In New York it opened at the New Theatre on 17 November 1909. It was one of the first plays produced at this theatre, which had opened on 6 November.

==Synopsis==
The action takes place on 7 February at the Trenartha Tin Plate Works, on the borders of England and Wales. For several months there has been a strike at the factory.

===Act I===
The directors, concerned about the damage to the company, hold a board meeting at the home of the manager of the works. Simon Harness, representing the trade union that has withdrawn support for the strike, tells them he will make the men withdraw their excessive demands, and the directors should agree to the union's demands. David Roberts, leader of the Men's Committee, tells them he wants the strike to continue until their demands are met, although the men are starving. It is a confrontation between the elderly company chairman John Anthony and Roberts, and neither gives way.

After the meeting, Enid Underwood, daughter of John Anthony and wife of the manager, talks to her father: she is aware of the suffering of the families. Roberts' wife Annie used to be her maid. She is also worried about the strain of the affair on her father. Henry Tench, company secretary, tells Anthony he may be outvoted by the Board.

===Act II, Scene I===
Enid visits the Roberts' cottage, and talks to Annie Roberts, who has a heart condition. When David Roberts comes in, Enid tells him there must be a compromise, and that he should have more pity on his wife; he does not change his position, and he is unmoved by his wife's concern for the families of the strikers. Enid leaves disappointed.

===Act II, Scene II===
In an open space near the factory, a platform has been improvised and Harness, in a speech to the strikers, says they have been ill-advised and they should cut their demands, instead of starving; they should support the Union, who will support them. There are short speeches from two men, who have contrasting opinions. Roberts goes to the platform and, in a long speech, says that the fight is against Capital, "a white-faced, stony-hearted monster". "Ye have got it on its knees; are ye to give up at the last minute to save your miserable bodies pain?"

When news is brought that his wife has died, Roberts leaves and the meeting peters out.

===Act III===
In the home of the manager, Enid talks with Edgar Anthony; he is the chairman's son and one of the directors. She is less sympathetic now towards the men, and, concerned about their father, says Edgar should support him. However Edgar's sympathies are with the men. They receive the news that Mrs Roberts has died.

The directors' meeting, already bad-tempered, is affected by the news. Edgar says he would rather resign than go on starving women; the other directors react badly to an opinion put so frankly. John Anthony makes a long speech: insisting they should not give in to the men, he says "There is only one way of treating 'men' — with the iron hand. This half-and-half business... has brought all this upon us.... Yield one demand, and they will make it six...."

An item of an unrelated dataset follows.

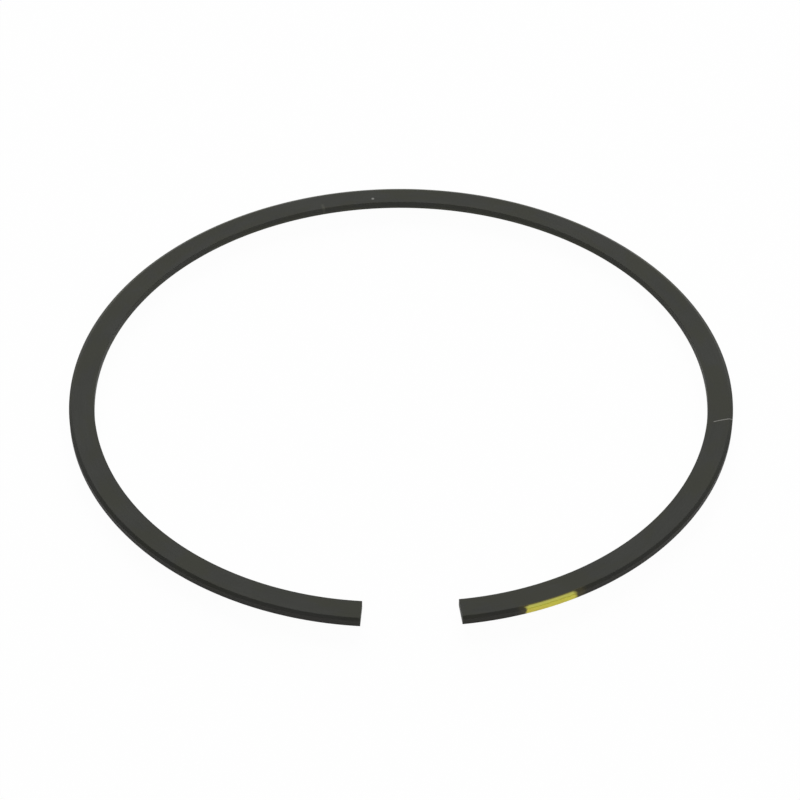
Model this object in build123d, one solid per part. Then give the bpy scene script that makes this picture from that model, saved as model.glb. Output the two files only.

He puts to the board the motion that the dispute should be placed in the hands of Harness. All the directors are in favour; Anthony alone is not in favour, and he resigns. The Men's Committee, including Roberts, and Harness come in to receive the result. Roberts repeats his resistance, but on being told the outcome, realizes that he and Anthony have both been thrown over. The agreement is what had been proposed before the strike began.

==Television==
In Britain, the play has been adapted for television:

It was seen in 1965 as an ITV Play of the Week, directed by Howard Baker. It featured John Phillips as John Anthony, Fulton Mackay as David Roberts, Avril Elgar as Annie Roberts, Rachel Herbert as Enid Underwood, Richard Thorp as Edgar Anthony and Derek Smith as Simon Harness.

It was seen in 1975 as a BBC Play of the Month, directed by James Cellan Jones. It featured Clifford Evans as John Anthony, Colin Blakely as David Roberts, Nerys Hughes as Annie Roberts, Angela Down as Enid Underwood, Jeremy Clyde as Edgar Anthony and John Bennett as Simon Harness.

It was seen in 1988 in the BBC series Theatre Night, directed by Michael Darlow. It featured Peter Vaughan as John Anthony, Timothy West as David Roberts, Anna Calder-Marshall as Annie Roberts, Kate Buffery as Enid Underwood, Shaun Scott as Edgar Anthony and Andrew Burt as Simon Harness.

==Revival==
The play was revived in 2016 at the Minerva Theatre, Chichester, the first notable production in Britain since it was produced by the National Theatre in 1978. It was directed by Bertie Carvel, and featured William Gaunt as John Anthony and Ian Hughes as David Roberts. The production ran from 12 August to 10 September 2016.